Quote every line of the material beneath this one.

## Collected material

— start —

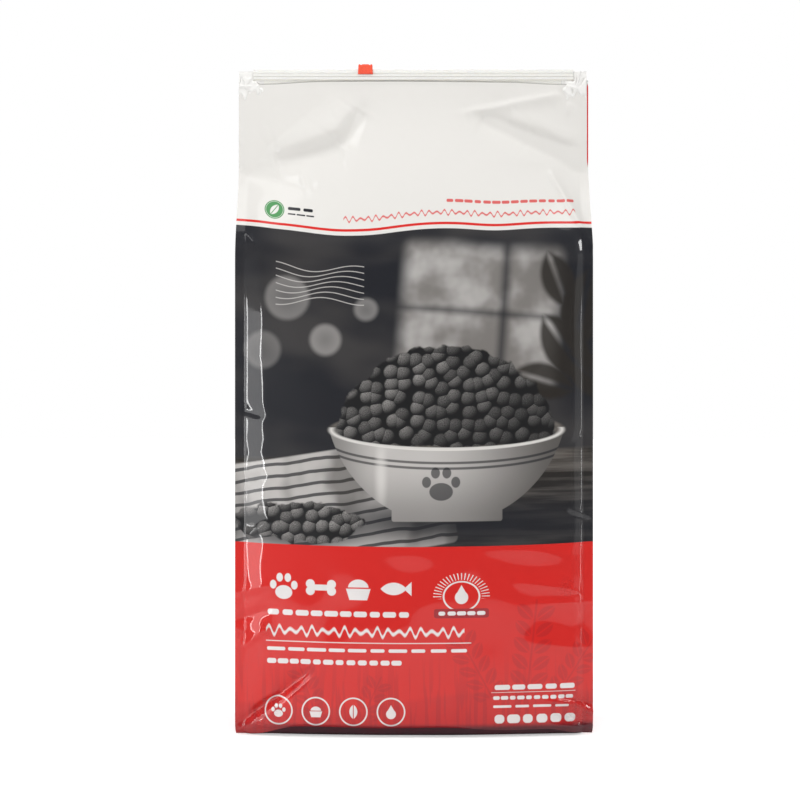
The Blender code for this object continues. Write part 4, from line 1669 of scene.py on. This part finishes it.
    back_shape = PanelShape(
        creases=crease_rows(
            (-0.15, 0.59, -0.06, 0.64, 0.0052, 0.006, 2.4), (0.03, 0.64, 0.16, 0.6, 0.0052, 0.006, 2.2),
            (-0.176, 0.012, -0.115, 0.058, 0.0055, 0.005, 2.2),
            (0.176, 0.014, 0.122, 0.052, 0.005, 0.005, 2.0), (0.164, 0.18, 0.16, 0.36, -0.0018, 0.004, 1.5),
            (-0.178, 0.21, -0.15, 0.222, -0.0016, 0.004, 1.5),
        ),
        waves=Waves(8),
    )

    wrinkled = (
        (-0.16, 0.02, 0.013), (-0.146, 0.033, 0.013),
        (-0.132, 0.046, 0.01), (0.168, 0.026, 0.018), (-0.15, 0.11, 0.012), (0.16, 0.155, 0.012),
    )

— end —

## The result
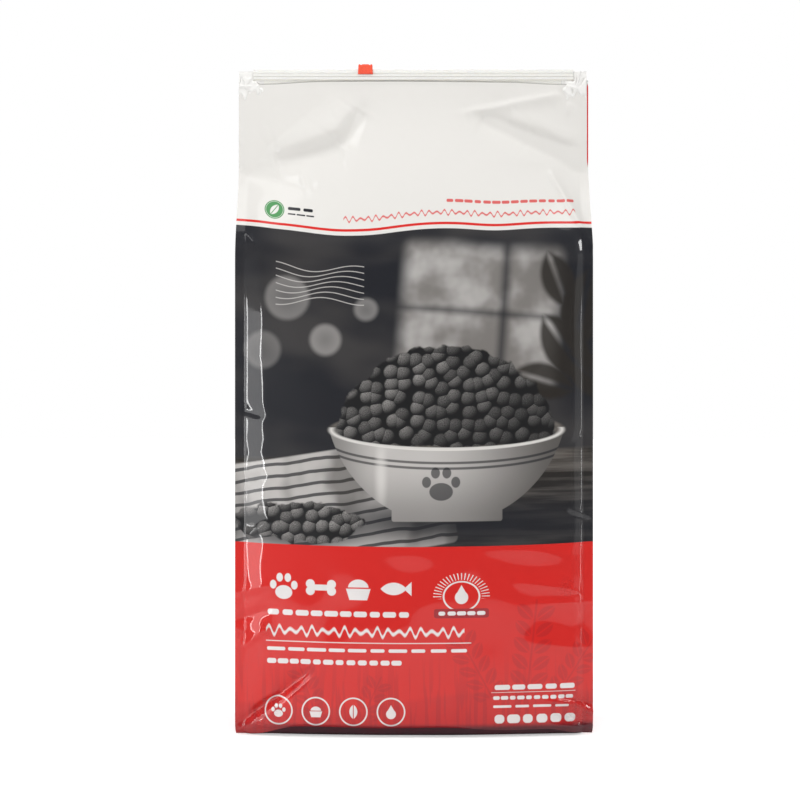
The Blender code for this object continues. Write part 4, from line 1669 of scene.py on. This part finishes it.
    back_shape = PanelShape(
        creases=crease_rows(
            (-0.15, 0.59, -0.06, 0.64, 0.0052, 0.006, 2.4), (0.03, 0.64, 0.16, 0.6, 0.0052, 0.006, 2.2),
            (-0.176, 0.012, -0.115, 0.058, 0.0055, 0.005, 2.2),
            (0.176, 0.014, 0.122, 0.052, 0.005, 0.005, 2.0), (0.164, 0.18, 0.16, 0.36, -0.0018, 0.004, 1.5),
            (-0.178, 0.21, -0.15, 0.222, -0.0016, 0.004, 1.5),
        ),
        waves=Waves(8),
    )

    wrinkled = (
        (-0.16, 0.02, 0.013), (-0.146, 0.033, 0.013),
        (-0.132, 0.046, 0.01), (0.168, 0.026, 0.018), (-0.15, 0.11, 0.012), (0.16, 0.155, 0.012),
    )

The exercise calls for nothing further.